Drawing inspiration from the iconography of religious paintings, she sets four archetypical figures in a chain of associations. The detached Virgin Mary, the model of ideal motherhood, is set opposite the cow, symbol of fertility, earthly and physical. The lamb, with an inclination to sacrifice, symbol of innocence and humility, hands out ex votos: scented wax body parts spread among the audience, which takes part in the ritual. Canonical and apocryphal, Christian and heathen motives combine.
Although Joseph the carpenter plays only a marginal role in Christian tradition, he here forms a bridge between body and image. He constructs a visual framework as an analogy of this body, creates an architecture that provides a model for social structures, for domesticity as the ultimate human longing. The stage is also literally composed in perspective so that, in ordinary or physical actions, performers appear to step in and out of the scene. Their bodies adapt to an image or demand an alternative space, back and forth between proximity and distance to the viewer.
The figures express powerful emotions: sorrow, joy, love, hate, sympathy, desire, fear. Their portrayal is reminiscent of René Descartes’ theory of affects in the seventeenth-century, which Charles Le Brun made accessible for use in painting. Le Brun made a systematic survey of human passions, with detailed descriptions of, among other things, eyebrows, eye movement and mouth. Feelings as expressed in a series of positions of the facial muscles: a thorough encoding and mechanisation creates a clear bodily hierarchy that mediates in the relationship between the inner and social lives.
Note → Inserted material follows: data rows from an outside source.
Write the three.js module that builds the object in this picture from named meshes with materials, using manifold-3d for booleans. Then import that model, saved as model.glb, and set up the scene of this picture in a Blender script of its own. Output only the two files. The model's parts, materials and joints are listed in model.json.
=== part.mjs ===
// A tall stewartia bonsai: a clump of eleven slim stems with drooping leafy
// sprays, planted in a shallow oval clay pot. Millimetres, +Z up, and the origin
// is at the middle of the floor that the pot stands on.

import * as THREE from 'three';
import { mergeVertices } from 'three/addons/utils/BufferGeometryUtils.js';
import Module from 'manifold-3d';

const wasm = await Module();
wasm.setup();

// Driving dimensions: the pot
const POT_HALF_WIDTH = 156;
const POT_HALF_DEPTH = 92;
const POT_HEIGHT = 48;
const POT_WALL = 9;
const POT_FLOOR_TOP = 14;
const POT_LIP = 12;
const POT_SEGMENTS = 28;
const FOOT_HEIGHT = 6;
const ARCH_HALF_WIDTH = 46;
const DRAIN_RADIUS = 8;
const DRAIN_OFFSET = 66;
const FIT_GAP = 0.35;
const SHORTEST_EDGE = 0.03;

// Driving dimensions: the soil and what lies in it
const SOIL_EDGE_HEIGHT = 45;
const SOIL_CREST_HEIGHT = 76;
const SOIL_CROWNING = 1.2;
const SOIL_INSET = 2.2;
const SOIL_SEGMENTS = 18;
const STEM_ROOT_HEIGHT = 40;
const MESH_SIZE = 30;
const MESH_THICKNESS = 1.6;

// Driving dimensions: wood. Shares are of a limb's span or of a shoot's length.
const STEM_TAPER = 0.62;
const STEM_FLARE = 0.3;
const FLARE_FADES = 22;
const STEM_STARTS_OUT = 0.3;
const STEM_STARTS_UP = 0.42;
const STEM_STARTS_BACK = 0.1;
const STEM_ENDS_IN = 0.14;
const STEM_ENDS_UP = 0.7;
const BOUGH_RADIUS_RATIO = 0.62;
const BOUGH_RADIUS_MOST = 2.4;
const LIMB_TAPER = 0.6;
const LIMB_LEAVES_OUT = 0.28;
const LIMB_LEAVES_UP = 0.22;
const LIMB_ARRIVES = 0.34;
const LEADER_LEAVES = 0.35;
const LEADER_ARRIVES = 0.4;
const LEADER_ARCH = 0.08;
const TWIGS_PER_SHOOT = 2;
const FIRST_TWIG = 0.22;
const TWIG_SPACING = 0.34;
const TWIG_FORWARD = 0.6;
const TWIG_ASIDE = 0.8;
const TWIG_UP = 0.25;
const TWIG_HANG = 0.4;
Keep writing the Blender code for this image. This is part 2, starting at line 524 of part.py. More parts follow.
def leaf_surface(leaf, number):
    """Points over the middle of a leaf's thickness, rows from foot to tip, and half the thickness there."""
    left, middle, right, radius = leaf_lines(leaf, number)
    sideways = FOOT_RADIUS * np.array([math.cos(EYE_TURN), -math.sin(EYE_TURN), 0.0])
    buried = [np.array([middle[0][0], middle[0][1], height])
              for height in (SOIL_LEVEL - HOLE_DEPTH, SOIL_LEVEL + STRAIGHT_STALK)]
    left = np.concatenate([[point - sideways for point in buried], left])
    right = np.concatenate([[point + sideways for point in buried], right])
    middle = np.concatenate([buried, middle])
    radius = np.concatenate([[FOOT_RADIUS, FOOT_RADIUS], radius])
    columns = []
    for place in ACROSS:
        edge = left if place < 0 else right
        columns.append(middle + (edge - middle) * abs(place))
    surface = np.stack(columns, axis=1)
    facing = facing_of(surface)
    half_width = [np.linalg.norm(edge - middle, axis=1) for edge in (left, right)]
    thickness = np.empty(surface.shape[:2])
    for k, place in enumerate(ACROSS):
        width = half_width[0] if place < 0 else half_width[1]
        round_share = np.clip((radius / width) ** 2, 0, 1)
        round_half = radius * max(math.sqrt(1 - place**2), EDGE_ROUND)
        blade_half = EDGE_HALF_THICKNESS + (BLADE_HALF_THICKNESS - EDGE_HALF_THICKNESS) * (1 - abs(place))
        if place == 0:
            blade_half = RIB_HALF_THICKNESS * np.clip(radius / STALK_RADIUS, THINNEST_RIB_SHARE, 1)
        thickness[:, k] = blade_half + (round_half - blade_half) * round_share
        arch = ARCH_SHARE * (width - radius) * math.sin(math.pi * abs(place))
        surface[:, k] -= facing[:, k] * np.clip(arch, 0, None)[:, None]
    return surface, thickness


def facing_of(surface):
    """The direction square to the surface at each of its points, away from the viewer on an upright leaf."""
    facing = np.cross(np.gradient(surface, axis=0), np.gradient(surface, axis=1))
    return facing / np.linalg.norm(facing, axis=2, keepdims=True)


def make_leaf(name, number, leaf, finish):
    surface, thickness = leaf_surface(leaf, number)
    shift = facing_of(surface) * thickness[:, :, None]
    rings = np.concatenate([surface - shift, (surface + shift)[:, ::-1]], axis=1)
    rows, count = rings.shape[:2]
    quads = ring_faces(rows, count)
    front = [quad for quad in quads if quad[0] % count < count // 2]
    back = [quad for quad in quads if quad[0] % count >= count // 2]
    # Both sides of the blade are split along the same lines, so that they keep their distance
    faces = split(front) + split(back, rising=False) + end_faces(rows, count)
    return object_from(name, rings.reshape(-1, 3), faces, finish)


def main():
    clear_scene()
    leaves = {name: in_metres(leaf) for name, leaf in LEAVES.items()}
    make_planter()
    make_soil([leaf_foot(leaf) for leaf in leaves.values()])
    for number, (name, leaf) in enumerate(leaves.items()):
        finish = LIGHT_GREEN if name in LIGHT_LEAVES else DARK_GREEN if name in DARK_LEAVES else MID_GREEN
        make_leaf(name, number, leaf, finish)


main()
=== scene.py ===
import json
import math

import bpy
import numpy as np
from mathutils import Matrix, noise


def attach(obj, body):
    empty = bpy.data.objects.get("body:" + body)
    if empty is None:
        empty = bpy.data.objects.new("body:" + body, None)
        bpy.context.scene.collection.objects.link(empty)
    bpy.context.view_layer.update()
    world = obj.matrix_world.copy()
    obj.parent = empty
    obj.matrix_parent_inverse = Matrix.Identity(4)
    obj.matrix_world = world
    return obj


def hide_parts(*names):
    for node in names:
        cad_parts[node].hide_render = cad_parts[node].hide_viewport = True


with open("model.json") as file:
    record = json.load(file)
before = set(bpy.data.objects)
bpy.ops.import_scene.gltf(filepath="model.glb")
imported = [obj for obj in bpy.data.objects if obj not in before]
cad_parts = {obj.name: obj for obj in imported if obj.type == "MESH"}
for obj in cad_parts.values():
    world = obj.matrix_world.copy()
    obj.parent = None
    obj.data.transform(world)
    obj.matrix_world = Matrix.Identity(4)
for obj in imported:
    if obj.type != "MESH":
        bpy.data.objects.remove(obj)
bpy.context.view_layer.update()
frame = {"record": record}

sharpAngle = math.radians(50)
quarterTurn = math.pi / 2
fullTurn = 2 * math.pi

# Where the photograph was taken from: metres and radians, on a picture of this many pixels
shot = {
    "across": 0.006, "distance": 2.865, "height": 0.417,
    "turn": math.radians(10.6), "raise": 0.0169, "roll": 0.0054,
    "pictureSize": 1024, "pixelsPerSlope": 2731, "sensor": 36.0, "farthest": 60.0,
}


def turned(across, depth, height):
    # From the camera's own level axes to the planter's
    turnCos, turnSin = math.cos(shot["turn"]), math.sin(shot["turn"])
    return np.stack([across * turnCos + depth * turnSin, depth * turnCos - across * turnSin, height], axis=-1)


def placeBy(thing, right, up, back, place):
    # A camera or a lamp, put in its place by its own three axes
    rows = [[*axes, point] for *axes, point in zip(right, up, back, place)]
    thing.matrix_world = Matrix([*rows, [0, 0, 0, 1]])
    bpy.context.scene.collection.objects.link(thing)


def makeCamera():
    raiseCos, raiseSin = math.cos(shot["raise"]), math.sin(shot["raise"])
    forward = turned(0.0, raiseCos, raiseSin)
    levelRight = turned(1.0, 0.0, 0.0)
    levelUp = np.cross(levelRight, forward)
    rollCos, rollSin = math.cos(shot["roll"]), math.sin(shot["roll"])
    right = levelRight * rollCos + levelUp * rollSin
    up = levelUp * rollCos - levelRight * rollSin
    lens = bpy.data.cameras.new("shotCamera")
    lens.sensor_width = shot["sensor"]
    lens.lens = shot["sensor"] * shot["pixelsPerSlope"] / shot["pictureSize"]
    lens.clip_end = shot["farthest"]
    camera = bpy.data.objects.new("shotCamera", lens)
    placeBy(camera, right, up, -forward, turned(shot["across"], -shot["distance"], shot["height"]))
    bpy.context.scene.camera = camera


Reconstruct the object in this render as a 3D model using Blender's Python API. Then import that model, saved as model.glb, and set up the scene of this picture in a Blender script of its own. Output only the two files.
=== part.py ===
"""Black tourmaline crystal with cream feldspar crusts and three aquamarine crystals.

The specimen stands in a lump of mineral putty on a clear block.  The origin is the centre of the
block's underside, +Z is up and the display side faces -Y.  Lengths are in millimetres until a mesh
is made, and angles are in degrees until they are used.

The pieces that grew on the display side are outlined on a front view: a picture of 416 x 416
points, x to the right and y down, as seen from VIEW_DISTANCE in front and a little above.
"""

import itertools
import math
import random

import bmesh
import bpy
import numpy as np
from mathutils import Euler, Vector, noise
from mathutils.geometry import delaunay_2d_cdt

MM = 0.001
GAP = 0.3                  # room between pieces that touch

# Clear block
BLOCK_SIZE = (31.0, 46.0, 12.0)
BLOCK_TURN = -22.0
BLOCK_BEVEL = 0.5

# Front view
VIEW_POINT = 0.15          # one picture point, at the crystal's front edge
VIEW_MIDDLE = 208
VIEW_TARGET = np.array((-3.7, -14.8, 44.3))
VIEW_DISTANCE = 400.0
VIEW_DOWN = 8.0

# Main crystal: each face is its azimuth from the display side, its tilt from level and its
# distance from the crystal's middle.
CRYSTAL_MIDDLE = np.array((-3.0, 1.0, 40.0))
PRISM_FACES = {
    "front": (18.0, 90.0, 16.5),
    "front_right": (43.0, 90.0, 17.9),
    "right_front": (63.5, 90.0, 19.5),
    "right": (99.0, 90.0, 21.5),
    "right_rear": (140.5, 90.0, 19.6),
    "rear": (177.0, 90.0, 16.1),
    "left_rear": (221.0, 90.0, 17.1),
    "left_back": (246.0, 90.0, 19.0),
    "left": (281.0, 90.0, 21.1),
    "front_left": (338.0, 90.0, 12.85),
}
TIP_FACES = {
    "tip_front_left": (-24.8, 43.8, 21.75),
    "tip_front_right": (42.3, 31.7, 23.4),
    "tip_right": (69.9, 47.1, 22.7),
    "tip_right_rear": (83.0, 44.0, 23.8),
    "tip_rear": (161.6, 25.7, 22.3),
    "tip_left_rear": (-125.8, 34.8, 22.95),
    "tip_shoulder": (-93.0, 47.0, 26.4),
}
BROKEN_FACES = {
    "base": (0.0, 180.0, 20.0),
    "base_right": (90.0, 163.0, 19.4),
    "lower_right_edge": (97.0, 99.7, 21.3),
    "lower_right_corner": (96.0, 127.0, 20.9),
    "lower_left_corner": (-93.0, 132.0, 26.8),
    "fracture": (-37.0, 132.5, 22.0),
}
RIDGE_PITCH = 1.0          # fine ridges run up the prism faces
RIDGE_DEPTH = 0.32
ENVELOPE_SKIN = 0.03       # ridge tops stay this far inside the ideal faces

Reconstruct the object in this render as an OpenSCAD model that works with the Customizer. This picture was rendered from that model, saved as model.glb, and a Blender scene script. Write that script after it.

Aberrant social codes appear in a continuous transformation in which folklore, heathen rituals and carnivalesque reminiscences arise. They deviate into the abstract and obscene images of a shadow play – a phantasmagoria which is here literally a phantasmic projection space. The grotesquery reveals a specific visual strategy: when disguised with a nose, the silly, filthy, animal and childlike are admissible. The clown’s nose is an alibi for the exploration of areas of taboo, inner spaces and unutterable passions. These moments exude a longing for transgression, in which the body negotiates its social boundaries. The passions reappear, but in another shape, another arrangement of inside and outside. As if a piece of reality were returned to the body.
The individual, familial and social outlines ultimately also blur in a tangle of bodies. It is a utopian social body, beyond inside and outside, in which boundaries, images and codes evaporate. Or a new machine in which heterogeneity and neighbourliness link together, in which transformation is an asset – with a nod in the direction of Gilles Deleuze. The spectator is now very close too, approaching a point beyond visual contemplation into which his own experiences, opinions and attitudes are absorbed.
The naked bodies that remain cause confusion: this cannot possibly be a return to a sort of initial state. Numerous traces and objects lying around provide evidence of a transformation. Or an entropy, a clock that cannot be wound back.